═══ DATA LINES

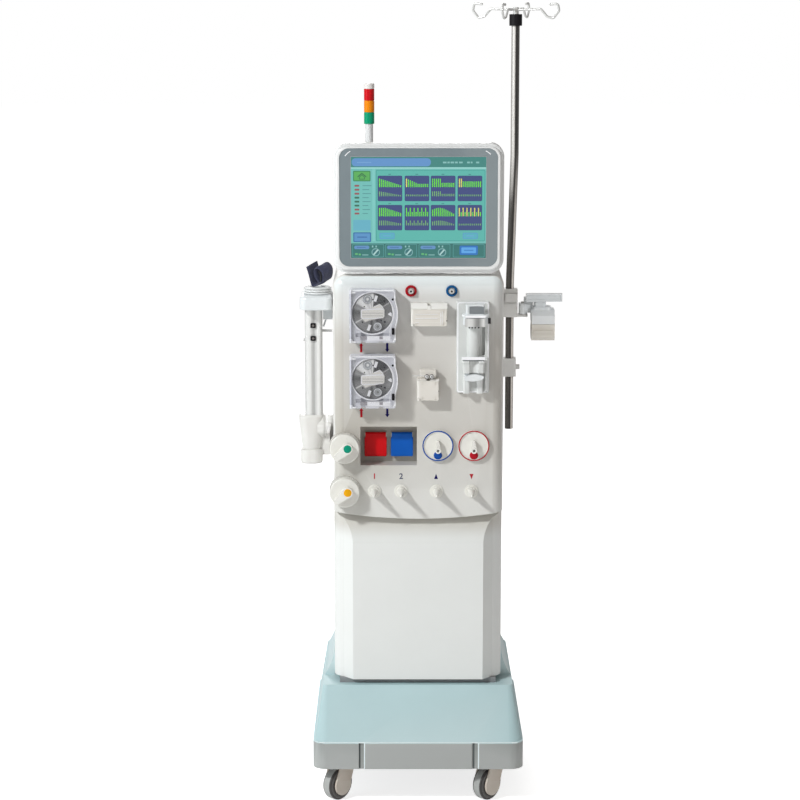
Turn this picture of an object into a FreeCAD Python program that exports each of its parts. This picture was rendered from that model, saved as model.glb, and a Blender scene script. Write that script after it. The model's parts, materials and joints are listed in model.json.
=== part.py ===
import FreeCAD, Part
import math
import os

# Haemodialysis machine on a wheeled base, every rigid and soft piece as its own solid.
# Millimetres, +Z up. The front of the cabinet faces -Y and +X is the viewer's right.
# The origin is on the floor, under the centre of the cabinet.

# Cabinet
cabinet_width = 388.0
cabinet_depth = 400.0
cabinet_bottom_z = 261.0
cabinet_top_z = 1206.0
front_corner_radius = 25.0
rear_corner_radius = 18.0
top_edge_radius = 26.0
shell_wall = 4.0
seam_depth = 12.0
seam_gap = 0.4
lip_side_z = 659.0
lip_middle_z = 643.0
lip_shelf_depth = 52.0
scoop_height = 76.0
scoop_radius = 80.0
lower_face_half_width = 150.0
lower_chamfer_width = 22.0
lower_chamfer_depth = 25.0
lower_side_seam_depth = 60.0
bottom_flange = 15.0

# Wheeled base
base_front_y = -330.0
base_rear_y = 190.0
base_half_width = 240.0
base_bottom_z = 87.0
skirt_top_z = 150.0
deck_top_z = 249.0
deck_half_width = 220.0
deck_front_y = -205.0
deck_rear_y = 182.0
base_wall = 5.0
base_corner_radius = 30.0
skirt_ledge = 3.0
groove_x = 129.0
groove_width = 13.0
groove_depth = 3.0
wing_top_z = 336.0
wing_front_y = -120.0
wing_rear_y = 160.0
wing_gap = 0.5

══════

WHAT THE TASK ASKS: Write out the listing once more, matching it exactly.

WRITTEN ANSWER:
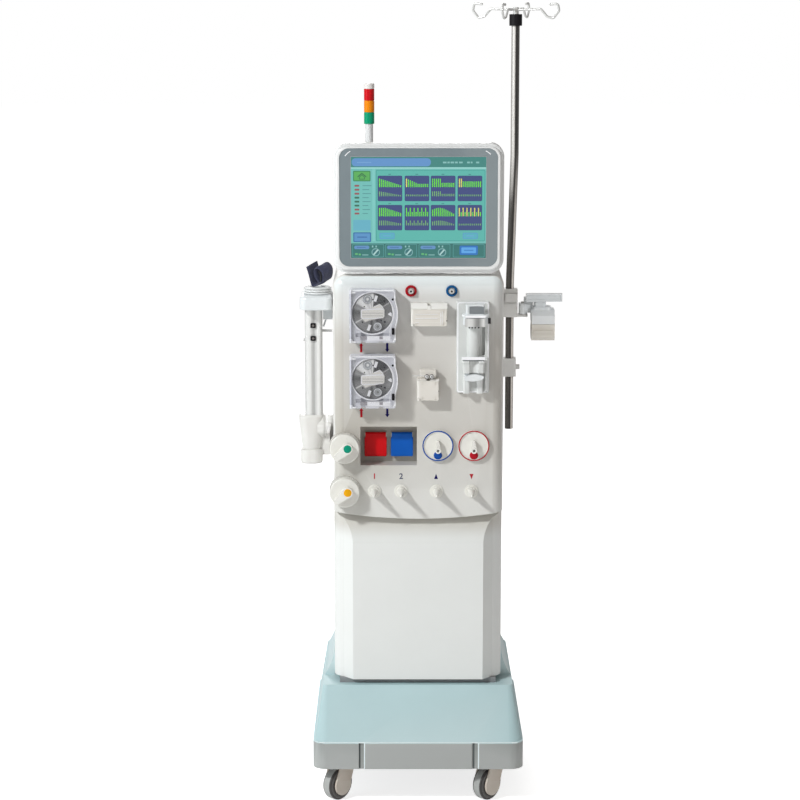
Turn this picture of an object into a FreeCAD Python program that exports each of its parts. This picture was rendered from that model, saved as model.glb, and a Blender scene script. Write that script after it. The model's parts, materials and joints are listed in model.json.
=== part.py ===
import FreeCAD, Part
import math
import os

# Haemodialysis machine on a wheeled base, every rigid and soft piece as its own solid.
# Millimetres, +Z up. The front of the cabinet faces -Y and +X is the viewer's right.
# The origin is on the floor, under the centre of the cabinet.

# Cabinet
cabinet_width = 388.0
cabinet_depth = 400.0
cabinet_bottom_z = 261.0
cabinet_top_z = 1206.0
front_corner_radius = 25.0
rear_corner_radius = 18.0
top_edge_radius = 26.0
shell_wall = 4.0
seam_depth = 12.0
seam_gap = 0.4
lip_side_z = 659.0
lip_middle_z = 643.0
lip_shelf_depth = 52.0
scoop_height = 76.0
scoop_radius = 80.0
lower_face_half_width = 150.0
lower_chamfer_width = 22.0
lower_chamfer_depth = 25.0
lower_side_seam_depth = 60.0
bottom_flange = 15.0

# Wheeled base
base_front_y = -330.0
base_rear_y = 190.0
base_half_width = 240.0
base_bottom_z = 87.0
skirt_top_z = 150.0
deck_top_z = 249.0
deck_half_width = 220.0
deck_front_y = -205.0
deck_rear_y = 182.0
base_wall = 5.0
base_corner_radius = 30.0
skirt_ledge = 3.0
groove_x = 129.0
groove_width = 13.0
groove_depth = 3.0
wing_top_z = 336.0
wing_front_y = -120.0
wing_rear_y = 160.0
wing_gap = 0.5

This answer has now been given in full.